Last March the Irish public believed they voted to elect leaders to take care of it’s people but unfortunately it seems they elected a group of men and women who would rather take care of themselves first and put it’s citizens second.

Those same elected TDs who promised so much have surely got to question their motives and policies given the fact they compiled a budget that significantly rewards their own underwhelming performance whilst it seriously undercut’s the average hard working Irish citizen.

A budget that brought a €5,000 increase to politicians’ on extravagant salaries which easily surpass €100,000 per annum for most, whilst the nations unemployed, pensioners and disabled only received an extra €5. A budget that clearly ignored the working class society by offering little to know respite to the ordinary harding working citizen.

Even though those in the public transport sector successfully managed to secure better pay and conditions they did have to go to extraordinary lengths to get what they deserved.

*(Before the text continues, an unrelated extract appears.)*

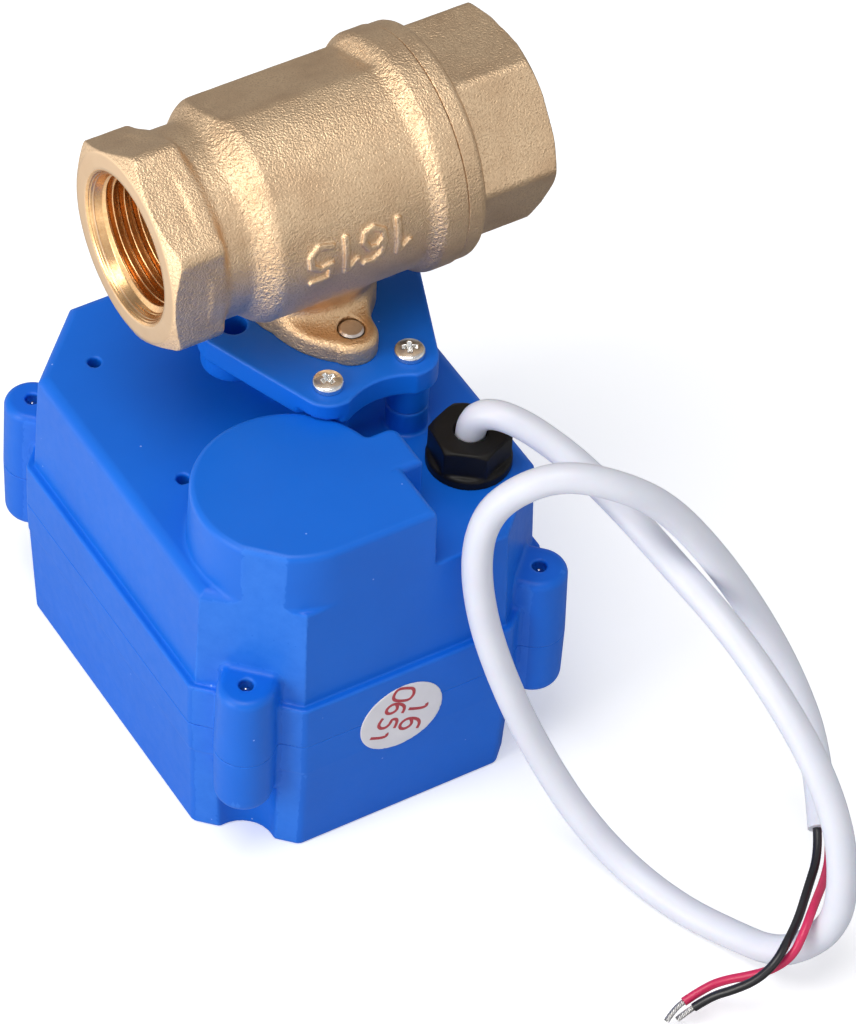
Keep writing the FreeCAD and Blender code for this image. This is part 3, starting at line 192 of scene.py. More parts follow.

However it is looking more and more likely that any amendments to the Lansdowne Road agreement won’t be forthcoming, with government minister’s stating they won’t give into all pay demands by public sector employees and stating that the state resources is not a bottomless pit, you can’t help but wonder if they had offered the funding sooner rather than later this whole mess could have been avoided. Funding that could have been easily recuperated by slashing the cost of ministerial pay increase’s and pensions that amounts to astronomical figures.

I finish this article by saying if the government say any calls for a pay increase is unjust, surely they have to look at their own actions first. The words ‘pot’ ‘kettle’ ‘black’ come to mind!